▶ Listed records:
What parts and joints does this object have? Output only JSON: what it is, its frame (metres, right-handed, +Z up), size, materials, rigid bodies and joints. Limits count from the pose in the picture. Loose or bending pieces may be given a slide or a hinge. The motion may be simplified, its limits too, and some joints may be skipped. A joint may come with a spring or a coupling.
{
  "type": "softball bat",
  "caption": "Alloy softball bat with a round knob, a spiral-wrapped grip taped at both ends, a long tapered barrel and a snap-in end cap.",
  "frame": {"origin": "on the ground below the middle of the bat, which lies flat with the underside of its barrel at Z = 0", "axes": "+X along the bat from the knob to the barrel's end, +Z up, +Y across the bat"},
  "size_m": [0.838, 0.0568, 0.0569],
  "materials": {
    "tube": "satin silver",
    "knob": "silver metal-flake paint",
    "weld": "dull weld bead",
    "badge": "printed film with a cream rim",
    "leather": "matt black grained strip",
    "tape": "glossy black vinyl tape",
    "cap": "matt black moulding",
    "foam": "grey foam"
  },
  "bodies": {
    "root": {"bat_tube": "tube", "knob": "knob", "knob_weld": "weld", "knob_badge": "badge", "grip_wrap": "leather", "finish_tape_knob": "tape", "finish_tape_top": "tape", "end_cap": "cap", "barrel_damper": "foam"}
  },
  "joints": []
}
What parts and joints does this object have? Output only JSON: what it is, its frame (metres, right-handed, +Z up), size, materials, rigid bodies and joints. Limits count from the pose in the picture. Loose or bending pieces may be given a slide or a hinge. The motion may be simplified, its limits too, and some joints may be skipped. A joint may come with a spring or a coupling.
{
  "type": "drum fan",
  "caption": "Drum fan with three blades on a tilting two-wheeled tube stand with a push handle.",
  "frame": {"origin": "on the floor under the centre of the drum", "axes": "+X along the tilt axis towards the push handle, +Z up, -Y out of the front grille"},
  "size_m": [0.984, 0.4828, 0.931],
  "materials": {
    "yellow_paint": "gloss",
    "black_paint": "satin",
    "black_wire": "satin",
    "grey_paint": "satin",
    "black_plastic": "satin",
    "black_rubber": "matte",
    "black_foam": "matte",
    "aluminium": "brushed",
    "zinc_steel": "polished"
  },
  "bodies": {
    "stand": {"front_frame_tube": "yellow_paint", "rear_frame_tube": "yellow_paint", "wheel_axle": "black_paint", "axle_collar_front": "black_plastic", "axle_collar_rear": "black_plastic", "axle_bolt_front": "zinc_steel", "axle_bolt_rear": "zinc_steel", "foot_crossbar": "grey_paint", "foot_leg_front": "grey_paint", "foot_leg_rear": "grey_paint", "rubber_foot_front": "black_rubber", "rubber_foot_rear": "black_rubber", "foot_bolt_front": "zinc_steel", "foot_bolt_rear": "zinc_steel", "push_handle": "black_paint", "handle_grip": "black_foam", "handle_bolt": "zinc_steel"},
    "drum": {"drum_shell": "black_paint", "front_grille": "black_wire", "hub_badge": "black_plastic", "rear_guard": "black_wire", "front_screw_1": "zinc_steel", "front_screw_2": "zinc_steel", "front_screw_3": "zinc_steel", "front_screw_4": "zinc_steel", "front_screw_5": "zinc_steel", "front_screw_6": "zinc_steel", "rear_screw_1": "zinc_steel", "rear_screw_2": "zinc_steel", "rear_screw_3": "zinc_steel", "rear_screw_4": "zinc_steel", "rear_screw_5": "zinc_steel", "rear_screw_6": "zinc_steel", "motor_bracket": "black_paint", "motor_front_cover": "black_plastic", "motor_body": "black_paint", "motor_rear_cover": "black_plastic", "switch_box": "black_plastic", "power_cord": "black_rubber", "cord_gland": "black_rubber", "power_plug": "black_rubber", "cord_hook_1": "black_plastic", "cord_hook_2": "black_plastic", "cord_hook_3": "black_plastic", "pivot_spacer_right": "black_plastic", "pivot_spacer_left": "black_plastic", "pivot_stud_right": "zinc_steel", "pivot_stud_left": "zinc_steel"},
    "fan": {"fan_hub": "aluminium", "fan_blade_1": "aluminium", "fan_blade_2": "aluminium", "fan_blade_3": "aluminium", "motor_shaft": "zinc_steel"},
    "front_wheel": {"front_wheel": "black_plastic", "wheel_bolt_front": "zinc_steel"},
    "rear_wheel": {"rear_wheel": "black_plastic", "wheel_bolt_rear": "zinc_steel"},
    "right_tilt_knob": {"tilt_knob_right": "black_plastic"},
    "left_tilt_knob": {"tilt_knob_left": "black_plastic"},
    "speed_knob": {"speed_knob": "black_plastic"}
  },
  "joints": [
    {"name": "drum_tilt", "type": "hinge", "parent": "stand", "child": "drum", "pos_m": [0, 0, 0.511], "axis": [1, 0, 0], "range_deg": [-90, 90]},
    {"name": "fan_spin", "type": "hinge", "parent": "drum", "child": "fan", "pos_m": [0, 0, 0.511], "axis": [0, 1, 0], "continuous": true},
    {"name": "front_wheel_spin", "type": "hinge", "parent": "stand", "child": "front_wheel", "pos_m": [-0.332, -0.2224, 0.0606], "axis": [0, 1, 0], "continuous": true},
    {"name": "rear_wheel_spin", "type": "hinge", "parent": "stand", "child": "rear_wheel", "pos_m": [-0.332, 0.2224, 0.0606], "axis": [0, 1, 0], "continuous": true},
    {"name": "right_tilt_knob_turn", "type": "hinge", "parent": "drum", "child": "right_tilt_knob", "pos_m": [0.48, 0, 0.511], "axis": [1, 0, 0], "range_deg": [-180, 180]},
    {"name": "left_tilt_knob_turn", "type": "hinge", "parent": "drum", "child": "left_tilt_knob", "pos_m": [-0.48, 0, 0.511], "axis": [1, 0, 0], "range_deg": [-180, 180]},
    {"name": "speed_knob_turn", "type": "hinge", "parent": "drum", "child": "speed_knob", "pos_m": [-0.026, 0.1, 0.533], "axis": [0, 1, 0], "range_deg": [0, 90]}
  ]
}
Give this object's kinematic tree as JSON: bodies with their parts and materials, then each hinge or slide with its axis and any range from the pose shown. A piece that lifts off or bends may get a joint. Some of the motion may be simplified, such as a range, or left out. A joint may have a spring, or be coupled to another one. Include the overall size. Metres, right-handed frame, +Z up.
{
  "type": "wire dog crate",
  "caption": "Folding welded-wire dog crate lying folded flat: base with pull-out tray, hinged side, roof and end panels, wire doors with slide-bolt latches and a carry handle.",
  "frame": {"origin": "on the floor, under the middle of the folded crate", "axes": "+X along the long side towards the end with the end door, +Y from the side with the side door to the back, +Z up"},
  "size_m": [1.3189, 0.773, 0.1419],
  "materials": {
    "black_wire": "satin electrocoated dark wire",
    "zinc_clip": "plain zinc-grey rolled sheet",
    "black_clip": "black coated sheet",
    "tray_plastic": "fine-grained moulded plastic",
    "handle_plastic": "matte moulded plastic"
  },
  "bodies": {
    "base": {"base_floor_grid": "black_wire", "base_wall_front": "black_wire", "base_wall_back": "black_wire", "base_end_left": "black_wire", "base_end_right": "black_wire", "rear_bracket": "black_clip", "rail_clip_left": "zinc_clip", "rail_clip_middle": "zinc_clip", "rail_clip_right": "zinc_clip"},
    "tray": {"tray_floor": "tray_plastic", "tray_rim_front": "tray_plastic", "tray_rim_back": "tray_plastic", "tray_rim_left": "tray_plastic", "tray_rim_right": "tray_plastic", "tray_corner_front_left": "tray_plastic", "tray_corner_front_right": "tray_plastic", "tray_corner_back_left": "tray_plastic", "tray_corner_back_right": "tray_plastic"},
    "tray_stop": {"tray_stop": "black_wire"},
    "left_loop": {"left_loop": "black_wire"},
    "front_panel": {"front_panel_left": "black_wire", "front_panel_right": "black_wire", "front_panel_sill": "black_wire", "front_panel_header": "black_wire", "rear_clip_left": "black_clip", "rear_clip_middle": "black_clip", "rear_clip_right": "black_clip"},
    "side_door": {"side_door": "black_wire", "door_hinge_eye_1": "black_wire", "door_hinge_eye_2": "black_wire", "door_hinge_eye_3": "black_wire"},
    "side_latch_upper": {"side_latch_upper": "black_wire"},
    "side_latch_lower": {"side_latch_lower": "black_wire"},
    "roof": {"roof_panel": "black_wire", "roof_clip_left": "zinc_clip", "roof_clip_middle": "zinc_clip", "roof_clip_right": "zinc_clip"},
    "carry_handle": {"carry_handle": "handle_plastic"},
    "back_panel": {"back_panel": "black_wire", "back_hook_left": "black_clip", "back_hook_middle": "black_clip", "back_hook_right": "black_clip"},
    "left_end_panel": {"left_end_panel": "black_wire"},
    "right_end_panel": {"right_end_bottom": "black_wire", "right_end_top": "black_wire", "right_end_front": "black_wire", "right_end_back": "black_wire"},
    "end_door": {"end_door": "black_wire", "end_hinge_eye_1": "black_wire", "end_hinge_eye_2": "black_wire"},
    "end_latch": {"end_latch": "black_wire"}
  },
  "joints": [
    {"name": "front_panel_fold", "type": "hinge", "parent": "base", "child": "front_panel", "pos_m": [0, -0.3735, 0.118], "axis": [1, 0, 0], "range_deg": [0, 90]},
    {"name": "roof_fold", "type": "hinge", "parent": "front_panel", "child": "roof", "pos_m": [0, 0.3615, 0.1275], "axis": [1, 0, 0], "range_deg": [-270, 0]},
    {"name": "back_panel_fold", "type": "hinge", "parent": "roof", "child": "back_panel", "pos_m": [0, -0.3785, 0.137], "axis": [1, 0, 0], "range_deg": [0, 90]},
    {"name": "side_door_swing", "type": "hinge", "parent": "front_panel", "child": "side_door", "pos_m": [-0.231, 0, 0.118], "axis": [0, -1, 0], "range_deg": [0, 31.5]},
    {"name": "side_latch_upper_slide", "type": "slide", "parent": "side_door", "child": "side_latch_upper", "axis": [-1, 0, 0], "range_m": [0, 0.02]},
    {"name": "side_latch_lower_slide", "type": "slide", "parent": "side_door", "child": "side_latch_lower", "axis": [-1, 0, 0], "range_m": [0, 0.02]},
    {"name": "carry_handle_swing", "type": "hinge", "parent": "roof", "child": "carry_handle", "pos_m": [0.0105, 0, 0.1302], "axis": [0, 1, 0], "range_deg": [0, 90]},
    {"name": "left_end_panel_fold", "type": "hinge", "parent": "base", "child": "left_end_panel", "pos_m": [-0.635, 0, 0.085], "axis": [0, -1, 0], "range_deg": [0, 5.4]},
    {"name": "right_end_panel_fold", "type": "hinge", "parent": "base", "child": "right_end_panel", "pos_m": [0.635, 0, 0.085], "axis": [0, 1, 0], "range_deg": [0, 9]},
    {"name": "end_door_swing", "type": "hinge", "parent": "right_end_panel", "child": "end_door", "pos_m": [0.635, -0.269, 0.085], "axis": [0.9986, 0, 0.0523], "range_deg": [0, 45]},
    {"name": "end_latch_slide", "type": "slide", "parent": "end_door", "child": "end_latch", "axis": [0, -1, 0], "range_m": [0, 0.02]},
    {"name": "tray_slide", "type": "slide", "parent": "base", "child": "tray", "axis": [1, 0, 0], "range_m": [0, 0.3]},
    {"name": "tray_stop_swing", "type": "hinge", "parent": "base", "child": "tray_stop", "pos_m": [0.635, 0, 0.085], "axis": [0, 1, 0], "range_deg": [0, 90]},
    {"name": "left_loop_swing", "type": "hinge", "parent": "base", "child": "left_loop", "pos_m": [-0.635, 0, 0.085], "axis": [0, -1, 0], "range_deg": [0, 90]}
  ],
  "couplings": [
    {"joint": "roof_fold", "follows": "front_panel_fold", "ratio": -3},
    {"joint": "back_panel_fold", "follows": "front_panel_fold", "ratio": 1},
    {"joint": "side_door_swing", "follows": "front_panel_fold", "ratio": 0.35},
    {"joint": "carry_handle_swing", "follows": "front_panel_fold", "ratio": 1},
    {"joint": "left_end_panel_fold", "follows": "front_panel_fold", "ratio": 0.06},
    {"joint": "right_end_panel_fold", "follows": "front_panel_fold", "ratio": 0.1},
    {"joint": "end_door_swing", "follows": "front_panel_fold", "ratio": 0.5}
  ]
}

▶ What to produce: Tell how many lines above contain the word "with". Give the number alone.

▶ Full answer: 9